◆ **Task brief**
Reproduce only the lines from the one containing "The Blender code" through the one containing "obj.data.update()", exactly as written and with both ends included.

◆ **Input for this task**
--- START ---

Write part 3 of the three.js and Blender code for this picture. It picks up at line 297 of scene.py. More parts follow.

--- END ---
--- START ---

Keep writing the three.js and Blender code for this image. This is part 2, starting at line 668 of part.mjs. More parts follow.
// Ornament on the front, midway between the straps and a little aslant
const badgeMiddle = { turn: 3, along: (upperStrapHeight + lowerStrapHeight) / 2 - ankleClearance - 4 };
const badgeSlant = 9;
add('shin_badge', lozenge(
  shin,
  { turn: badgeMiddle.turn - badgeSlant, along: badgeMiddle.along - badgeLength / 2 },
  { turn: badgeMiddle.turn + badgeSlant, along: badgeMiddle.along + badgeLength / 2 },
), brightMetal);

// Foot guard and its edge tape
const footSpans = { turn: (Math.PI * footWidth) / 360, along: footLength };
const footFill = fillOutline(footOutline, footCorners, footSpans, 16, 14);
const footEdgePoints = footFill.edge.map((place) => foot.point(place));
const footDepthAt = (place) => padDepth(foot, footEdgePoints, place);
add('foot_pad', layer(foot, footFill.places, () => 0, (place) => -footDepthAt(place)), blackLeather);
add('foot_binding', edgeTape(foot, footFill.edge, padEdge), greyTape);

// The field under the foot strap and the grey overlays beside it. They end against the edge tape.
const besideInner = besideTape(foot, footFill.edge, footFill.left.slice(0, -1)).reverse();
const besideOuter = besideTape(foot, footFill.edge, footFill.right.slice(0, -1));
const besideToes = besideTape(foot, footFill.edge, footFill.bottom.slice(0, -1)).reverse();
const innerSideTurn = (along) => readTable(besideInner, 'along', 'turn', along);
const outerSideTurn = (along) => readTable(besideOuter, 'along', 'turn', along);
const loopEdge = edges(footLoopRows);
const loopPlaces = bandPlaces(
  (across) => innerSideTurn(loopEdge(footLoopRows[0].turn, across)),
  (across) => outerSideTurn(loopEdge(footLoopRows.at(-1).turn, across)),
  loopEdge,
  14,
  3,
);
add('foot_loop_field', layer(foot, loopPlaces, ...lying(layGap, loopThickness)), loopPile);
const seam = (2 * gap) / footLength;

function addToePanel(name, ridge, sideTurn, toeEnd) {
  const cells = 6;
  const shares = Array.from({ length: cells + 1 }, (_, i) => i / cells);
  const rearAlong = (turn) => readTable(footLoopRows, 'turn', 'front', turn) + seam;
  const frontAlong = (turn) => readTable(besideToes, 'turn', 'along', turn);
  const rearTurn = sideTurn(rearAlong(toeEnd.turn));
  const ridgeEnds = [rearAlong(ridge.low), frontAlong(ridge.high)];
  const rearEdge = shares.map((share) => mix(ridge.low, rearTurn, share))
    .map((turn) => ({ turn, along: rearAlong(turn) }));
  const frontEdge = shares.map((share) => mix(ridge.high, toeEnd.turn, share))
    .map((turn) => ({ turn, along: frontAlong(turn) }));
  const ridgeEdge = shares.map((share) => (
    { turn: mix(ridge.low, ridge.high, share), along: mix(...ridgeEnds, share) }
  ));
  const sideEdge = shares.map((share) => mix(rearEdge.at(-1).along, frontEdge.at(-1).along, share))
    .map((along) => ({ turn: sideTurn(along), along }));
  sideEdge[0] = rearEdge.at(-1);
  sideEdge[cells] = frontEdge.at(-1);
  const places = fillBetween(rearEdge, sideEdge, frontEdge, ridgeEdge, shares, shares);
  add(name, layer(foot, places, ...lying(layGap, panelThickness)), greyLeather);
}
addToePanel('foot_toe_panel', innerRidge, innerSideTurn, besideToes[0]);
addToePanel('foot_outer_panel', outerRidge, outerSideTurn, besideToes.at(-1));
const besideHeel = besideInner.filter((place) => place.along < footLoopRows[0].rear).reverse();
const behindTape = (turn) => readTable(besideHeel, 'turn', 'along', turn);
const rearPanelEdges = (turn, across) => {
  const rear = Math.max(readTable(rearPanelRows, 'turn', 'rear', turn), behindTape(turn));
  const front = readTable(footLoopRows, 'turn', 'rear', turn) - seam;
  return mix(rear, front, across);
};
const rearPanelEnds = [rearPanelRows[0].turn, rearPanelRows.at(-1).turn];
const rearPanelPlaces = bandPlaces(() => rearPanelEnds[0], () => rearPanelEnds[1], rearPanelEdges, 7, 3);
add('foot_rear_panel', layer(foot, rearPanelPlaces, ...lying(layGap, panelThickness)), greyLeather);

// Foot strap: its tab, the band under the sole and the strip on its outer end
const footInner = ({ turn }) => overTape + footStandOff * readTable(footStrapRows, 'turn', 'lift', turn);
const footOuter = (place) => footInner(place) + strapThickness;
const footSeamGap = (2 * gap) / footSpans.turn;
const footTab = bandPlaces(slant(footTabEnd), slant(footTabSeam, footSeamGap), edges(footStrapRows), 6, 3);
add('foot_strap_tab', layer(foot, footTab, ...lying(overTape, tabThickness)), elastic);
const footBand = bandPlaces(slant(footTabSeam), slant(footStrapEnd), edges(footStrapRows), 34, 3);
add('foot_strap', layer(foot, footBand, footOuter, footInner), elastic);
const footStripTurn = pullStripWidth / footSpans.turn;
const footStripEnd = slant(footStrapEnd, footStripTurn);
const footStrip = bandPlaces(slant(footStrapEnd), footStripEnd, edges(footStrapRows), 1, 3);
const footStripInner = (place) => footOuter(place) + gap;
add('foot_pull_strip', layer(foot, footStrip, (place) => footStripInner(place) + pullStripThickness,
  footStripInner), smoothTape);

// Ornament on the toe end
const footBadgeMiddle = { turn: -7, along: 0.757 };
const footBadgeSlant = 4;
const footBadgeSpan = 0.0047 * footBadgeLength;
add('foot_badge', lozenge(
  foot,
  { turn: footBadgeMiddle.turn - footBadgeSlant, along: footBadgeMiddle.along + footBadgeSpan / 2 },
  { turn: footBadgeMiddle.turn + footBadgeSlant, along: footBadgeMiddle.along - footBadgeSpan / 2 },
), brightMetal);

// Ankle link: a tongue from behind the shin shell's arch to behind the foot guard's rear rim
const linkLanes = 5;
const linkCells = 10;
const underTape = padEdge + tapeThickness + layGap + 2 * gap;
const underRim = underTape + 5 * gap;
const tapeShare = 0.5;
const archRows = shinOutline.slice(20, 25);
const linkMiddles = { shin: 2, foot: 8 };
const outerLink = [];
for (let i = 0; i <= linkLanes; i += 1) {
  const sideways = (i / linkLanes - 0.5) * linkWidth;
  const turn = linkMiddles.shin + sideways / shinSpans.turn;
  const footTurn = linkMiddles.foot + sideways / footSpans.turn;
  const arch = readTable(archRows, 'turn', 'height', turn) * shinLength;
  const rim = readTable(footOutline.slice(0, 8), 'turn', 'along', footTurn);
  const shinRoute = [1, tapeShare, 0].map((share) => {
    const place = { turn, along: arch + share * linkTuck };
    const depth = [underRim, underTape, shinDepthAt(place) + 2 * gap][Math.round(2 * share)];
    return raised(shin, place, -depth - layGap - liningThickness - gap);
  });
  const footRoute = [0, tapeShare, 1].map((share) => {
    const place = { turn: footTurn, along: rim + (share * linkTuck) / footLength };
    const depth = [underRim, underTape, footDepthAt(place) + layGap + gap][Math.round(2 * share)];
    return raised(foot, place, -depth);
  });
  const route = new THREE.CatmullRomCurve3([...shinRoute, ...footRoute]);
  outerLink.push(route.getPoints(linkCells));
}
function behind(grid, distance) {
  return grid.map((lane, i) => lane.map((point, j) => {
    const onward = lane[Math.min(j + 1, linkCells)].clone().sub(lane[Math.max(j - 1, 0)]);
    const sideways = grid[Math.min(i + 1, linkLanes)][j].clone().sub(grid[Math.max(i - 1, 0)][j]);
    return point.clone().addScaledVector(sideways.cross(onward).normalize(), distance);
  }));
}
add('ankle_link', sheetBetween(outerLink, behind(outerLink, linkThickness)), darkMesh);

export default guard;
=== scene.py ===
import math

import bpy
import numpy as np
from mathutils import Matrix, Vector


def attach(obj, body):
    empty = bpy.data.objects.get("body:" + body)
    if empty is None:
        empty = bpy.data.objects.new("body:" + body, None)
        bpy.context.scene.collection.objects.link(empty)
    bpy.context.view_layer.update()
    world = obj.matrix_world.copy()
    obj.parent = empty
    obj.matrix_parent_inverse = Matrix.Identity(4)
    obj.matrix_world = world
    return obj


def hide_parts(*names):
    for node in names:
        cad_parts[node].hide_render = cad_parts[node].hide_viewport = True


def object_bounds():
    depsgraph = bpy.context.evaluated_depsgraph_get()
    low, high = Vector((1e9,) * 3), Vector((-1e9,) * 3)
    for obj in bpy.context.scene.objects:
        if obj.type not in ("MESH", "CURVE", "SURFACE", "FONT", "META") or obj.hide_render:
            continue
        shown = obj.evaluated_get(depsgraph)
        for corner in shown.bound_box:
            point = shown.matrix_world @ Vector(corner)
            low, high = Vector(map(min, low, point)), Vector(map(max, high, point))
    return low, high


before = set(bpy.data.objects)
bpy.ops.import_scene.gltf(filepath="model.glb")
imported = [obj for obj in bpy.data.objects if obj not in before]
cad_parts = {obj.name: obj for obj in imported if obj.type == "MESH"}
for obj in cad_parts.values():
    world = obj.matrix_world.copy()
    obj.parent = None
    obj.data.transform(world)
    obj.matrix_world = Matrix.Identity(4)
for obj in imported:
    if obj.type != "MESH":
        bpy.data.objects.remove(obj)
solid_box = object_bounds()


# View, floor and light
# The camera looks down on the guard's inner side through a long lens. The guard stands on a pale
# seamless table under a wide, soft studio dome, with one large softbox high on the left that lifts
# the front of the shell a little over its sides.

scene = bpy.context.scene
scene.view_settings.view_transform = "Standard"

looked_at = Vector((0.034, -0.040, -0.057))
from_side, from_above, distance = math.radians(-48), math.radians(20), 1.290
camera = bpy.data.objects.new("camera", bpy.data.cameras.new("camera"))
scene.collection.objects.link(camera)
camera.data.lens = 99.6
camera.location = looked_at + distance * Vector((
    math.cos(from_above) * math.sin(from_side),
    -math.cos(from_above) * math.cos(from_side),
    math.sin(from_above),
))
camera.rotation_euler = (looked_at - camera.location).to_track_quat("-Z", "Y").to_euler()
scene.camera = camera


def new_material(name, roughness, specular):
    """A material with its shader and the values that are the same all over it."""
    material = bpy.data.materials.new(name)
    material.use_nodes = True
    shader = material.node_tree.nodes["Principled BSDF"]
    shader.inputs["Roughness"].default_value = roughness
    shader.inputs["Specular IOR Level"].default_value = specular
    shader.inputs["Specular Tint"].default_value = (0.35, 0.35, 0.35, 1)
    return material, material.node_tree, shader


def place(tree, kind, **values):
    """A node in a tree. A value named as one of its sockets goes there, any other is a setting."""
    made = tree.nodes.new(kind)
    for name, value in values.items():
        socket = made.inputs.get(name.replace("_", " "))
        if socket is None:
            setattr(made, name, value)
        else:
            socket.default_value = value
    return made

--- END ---
--- START ---

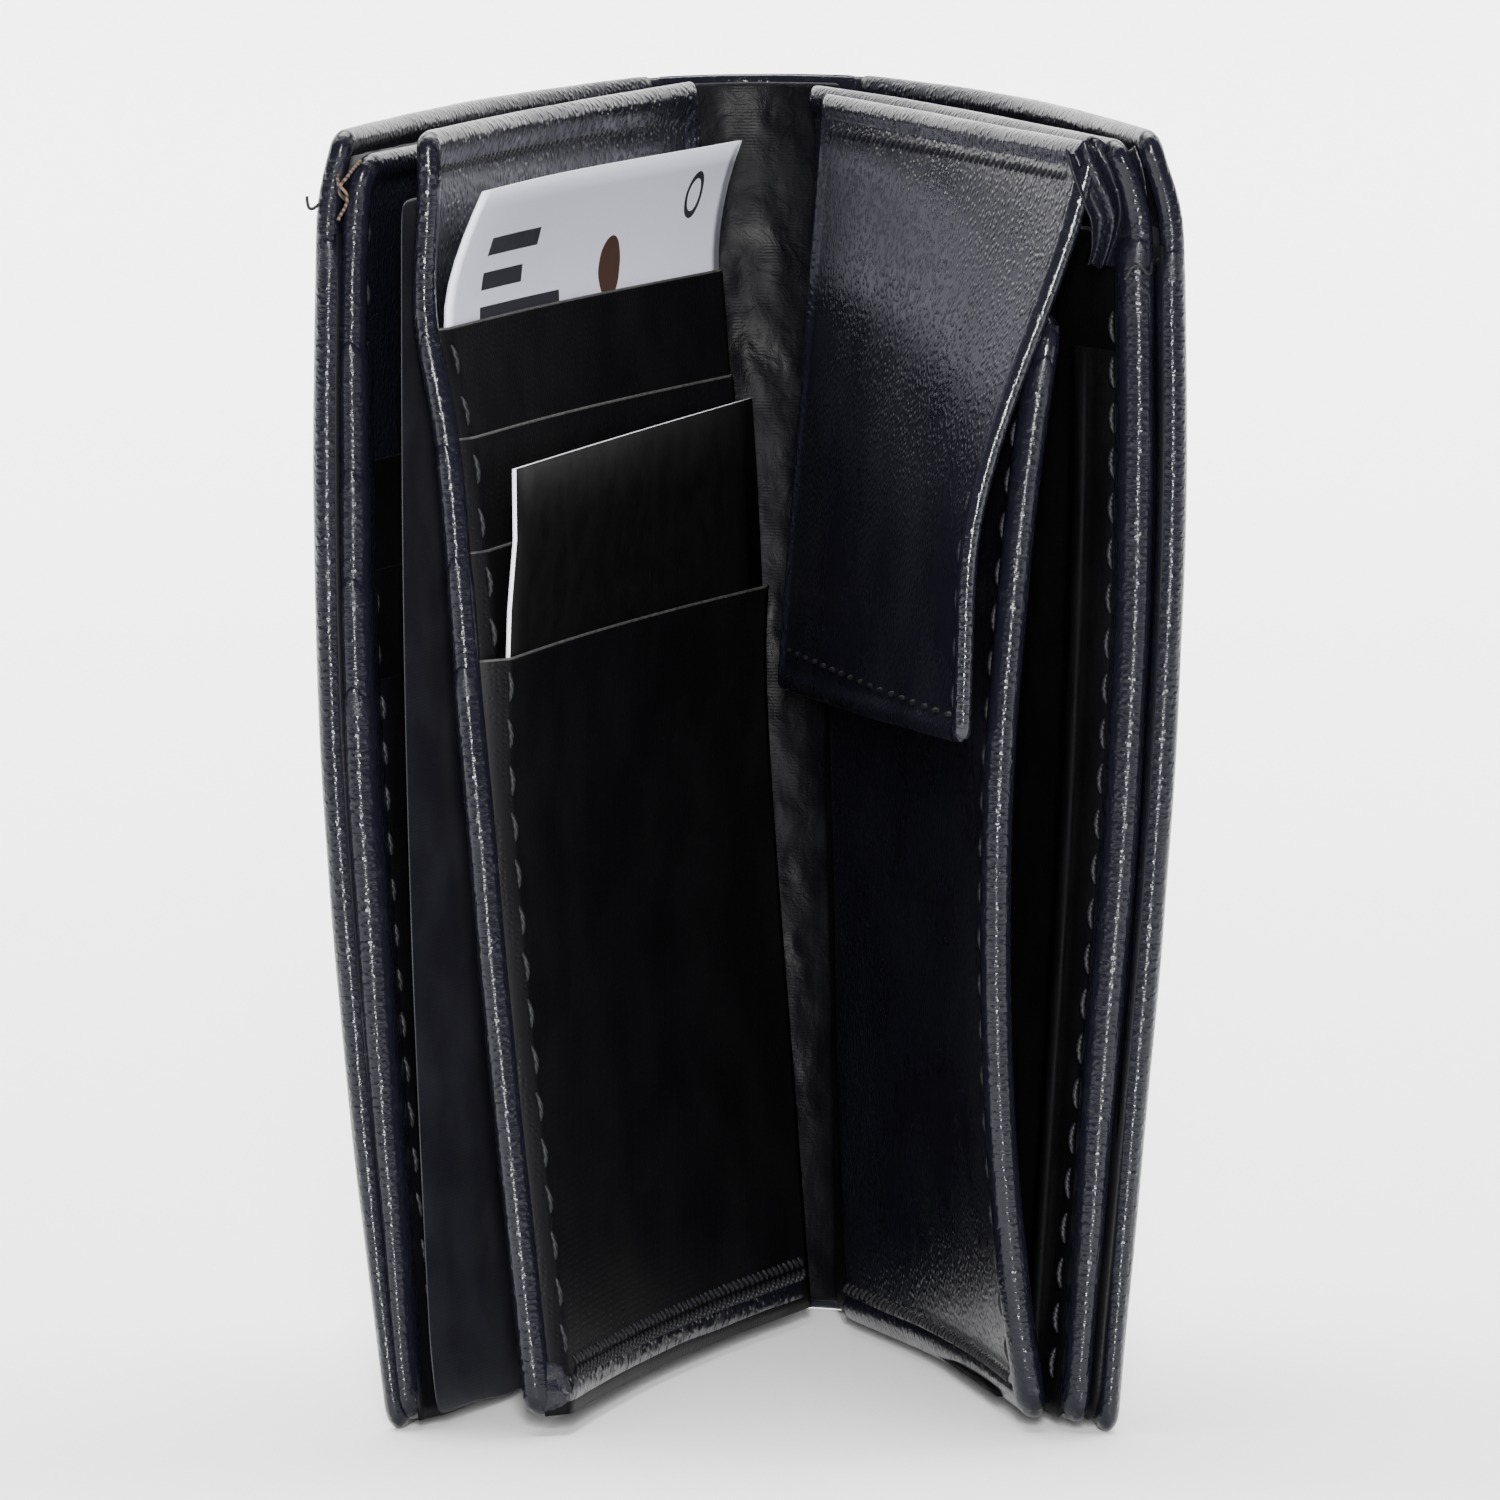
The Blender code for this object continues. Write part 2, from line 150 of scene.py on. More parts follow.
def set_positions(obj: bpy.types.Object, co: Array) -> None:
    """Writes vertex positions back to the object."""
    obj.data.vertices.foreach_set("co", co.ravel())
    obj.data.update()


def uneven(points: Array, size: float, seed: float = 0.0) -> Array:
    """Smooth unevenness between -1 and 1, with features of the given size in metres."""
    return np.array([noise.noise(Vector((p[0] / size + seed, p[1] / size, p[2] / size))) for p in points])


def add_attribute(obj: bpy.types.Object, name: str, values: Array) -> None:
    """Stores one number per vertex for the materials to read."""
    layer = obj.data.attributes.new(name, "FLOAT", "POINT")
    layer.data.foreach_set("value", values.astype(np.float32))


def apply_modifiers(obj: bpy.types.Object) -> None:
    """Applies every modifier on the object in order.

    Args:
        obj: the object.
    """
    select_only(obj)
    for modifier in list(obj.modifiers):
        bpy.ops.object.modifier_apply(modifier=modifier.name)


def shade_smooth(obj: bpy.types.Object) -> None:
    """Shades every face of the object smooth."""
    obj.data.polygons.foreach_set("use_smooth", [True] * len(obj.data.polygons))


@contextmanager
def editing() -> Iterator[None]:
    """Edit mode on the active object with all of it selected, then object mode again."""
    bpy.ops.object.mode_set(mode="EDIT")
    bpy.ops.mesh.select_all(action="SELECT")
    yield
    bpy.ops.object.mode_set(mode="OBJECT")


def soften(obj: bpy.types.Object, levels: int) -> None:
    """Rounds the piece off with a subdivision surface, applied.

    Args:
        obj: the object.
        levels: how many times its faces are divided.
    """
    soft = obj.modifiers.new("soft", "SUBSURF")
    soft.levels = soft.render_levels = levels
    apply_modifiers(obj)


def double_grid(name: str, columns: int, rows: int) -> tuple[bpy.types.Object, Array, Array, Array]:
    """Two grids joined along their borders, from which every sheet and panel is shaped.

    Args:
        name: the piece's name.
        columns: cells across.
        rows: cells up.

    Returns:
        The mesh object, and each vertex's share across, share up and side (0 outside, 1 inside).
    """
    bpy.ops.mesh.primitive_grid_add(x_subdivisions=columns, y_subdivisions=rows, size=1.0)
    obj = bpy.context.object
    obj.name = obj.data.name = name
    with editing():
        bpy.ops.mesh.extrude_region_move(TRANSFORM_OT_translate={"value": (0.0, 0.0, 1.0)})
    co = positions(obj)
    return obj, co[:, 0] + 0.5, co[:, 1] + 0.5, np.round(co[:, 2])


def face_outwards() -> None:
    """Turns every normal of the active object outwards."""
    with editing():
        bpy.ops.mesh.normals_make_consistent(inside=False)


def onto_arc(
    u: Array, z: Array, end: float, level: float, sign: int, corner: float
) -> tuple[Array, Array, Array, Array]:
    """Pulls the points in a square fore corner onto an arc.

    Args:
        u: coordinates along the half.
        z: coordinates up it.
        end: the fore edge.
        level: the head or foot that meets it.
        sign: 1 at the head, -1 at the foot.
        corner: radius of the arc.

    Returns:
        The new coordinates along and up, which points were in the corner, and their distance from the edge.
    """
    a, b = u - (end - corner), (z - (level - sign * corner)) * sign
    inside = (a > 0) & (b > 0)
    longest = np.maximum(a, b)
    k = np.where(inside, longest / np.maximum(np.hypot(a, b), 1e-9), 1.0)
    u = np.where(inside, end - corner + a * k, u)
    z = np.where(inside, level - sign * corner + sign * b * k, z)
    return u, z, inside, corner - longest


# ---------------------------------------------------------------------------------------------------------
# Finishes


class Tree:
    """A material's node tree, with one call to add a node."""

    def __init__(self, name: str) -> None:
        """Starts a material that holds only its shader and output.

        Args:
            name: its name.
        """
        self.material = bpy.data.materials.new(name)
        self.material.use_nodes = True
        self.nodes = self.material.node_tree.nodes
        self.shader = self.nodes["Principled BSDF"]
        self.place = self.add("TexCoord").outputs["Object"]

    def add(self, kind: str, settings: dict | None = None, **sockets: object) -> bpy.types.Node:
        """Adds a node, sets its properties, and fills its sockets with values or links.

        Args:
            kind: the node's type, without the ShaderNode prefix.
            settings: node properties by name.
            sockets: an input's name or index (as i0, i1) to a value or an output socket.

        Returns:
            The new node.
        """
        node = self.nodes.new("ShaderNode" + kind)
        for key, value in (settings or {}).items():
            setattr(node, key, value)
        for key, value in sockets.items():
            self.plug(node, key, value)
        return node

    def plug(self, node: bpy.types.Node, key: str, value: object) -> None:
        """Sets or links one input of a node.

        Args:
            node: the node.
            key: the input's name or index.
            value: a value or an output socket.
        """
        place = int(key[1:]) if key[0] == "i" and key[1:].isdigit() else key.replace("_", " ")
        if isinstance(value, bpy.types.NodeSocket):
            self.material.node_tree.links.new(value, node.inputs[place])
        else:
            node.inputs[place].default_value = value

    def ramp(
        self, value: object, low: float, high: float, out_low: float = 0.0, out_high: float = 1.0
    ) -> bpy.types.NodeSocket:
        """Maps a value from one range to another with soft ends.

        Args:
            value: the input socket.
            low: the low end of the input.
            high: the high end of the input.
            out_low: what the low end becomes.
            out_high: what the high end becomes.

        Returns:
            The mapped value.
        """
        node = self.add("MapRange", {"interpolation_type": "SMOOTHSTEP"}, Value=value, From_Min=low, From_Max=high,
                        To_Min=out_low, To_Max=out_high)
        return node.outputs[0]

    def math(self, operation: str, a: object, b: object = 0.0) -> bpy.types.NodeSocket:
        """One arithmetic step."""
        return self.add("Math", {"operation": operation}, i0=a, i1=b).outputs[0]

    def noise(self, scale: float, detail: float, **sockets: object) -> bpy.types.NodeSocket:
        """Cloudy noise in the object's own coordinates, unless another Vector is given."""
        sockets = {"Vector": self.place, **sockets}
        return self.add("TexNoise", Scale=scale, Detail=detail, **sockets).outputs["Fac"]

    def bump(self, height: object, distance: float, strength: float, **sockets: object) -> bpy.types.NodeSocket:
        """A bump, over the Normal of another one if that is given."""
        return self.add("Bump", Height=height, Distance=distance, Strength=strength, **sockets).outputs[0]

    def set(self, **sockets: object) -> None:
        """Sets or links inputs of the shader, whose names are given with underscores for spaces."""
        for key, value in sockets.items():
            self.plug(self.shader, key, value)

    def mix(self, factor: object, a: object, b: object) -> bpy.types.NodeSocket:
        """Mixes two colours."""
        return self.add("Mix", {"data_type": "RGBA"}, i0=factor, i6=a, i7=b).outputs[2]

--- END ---

◆ **Task result**
The Blender code for this object continues. Write part 2, from line 150 of scene.py on. More parts follow.
def set_positions(obj: bpy.types.Object, co: Array) -> None:
    """Writes vertex positions back to the object."""
    obj.data.vertices.foreach_set("co", co.ravel())
    obj.data.update()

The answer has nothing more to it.